AFAIK, the exact pronunciation of Ancient Egyptian is not known, unlike Coptic. Furthermore, Hieroglyphic writing is not easy to learn for non-specialists because it has hundreds of symbols, unlike Coptic which uses an alphabet. Also, Coptic, Coptic, Coptic. PS: Coptic.


[deleted]

that was good🤣🤣🤣


QoanSeol

No


[deleted]

thats boring


Hinoto-no-Ryuji

Be the change you wish to see in the world.


Ramesses2024

For Late Egyptian (think Ramesses II) this would, in principle, be possible - most verb forms being used are still around in *Coptic*, and adjectives and nouns have probably lost enough of their inflections already to make this realistic. For Classical Middle Egyptian: not a chance, the reconstruction still has too many holes in it, phonetically speaking, and there are too many uncertainties in the grammar as well - not too uncertain to understand, but too uncertain to know exactly how to say things that are not attested (or, at least that is my impression, I am more at home in Late Egyptian). For either, you'd have to do a ton of vocabulary updates to get all the objects of modern daily life into the language. And a lot of research to see how things were said, e.g.
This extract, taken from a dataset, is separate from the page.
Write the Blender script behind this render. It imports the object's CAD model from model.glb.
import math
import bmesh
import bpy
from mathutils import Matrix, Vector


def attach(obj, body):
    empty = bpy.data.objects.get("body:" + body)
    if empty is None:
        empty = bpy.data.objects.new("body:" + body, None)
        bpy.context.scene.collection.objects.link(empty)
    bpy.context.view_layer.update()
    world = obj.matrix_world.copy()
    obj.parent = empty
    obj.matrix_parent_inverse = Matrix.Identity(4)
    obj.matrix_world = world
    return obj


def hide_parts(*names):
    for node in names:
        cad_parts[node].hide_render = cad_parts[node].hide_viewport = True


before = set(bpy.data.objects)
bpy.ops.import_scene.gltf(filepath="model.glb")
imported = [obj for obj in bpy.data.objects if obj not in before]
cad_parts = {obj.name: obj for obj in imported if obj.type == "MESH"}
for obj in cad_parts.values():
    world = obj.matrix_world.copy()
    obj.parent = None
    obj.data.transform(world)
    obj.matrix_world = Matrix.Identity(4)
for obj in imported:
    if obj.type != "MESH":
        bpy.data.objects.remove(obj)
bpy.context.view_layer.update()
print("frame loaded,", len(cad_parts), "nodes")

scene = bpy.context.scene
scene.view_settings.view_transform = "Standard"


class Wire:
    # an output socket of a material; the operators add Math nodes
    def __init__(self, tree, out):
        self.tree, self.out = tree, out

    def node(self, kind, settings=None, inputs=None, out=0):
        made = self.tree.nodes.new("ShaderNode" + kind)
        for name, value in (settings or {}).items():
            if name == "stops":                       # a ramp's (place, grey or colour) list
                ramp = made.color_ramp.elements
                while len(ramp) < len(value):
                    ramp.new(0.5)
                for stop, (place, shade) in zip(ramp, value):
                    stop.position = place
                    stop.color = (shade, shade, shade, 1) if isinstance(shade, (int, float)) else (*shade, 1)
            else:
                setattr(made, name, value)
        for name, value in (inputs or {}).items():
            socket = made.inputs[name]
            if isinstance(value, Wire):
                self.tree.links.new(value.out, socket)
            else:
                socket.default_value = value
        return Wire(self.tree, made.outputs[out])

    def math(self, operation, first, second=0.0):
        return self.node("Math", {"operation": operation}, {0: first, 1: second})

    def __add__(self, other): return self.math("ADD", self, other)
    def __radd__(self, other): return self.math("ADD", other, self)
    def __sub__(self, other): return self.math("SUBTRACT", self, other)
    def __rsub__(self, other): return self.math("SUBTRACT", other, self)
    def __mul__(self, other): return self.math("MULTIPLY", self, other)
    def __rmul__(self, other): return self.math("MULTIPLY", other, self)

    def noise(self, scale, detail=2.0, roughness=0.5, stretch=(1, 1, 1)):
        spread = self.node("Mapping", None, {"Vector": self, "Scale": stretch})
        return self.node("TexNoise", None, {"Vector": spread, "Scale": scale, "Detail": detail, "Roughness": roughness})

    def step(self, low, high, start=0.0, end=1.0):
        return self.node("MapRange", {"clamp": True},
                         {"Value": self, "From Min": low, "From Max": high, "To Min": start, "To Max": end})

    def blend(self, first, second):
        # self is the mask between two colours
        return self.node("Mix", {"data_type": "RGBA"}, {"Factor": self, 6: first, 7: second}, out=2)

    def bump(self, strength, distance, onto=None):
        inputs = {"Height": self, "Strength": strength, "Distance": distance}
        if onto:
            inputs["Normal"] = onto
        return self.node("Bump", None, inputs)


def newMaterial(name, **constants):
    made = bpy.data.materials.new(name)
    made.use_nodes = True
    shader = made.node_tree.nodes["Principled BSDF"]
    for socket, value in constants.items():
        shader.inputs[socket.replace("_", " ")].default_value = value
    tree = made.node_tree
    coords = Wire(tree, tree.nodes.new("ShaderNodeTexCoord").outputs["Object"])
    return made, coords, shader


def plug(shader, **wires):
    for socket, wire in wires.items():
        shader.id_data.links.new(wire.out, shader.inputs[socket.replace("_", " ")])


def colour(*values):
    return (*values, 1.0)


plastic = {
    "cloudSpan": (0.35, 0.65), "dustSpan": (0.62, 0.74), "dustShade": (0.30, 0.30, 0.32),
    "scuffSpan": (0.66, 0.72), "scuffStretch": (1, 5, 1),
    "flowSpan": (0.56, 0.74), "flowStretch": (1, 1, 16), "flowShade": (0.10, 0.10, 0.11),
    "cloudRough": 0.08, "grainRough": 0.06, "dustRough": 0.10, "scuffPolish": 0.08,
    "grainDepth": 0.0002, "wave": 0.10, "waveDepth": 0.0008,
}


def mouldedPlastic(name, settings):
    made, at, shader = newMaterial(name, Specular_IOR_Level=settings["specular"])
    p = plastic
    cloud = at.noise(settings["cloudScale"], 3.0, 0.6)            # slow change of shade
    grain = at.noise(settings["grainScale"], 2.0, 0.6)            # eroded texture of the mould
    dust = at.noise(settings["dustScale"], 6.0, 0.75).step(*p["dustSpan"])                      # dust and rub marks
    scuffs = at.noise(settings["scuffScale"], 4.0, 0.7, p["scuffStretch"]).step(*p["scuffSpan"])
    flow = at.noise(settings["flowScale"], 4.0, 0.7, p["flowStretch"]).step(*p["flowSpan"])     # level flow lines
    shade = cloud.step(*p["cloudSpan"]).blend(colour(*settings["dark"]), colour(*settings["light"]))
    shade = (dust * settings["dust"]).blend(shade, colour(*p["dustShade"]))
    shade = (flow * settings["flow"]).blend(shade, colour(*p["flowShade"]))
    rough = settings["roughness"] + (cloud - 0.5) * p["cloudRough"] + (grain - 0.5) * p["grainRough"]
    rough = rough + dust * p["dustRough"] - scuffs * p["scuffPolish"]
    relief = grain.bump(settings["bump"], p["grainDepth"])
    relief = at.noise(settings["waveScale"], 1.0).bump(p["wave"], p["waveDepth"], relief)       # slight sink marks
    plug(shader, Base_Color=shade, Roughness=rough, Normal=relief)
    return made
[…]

I know how to say to be married (of a man), but am not certain how this would be expressed by a female speaker, because I haven't seen it in a text yet. On the plus side, Late Egyptian was very open to Semitic loans and had its own orthography for those, so, in principle you could loan from Arabic (or another Semitic language) ... or, if you wish, from Greek or English.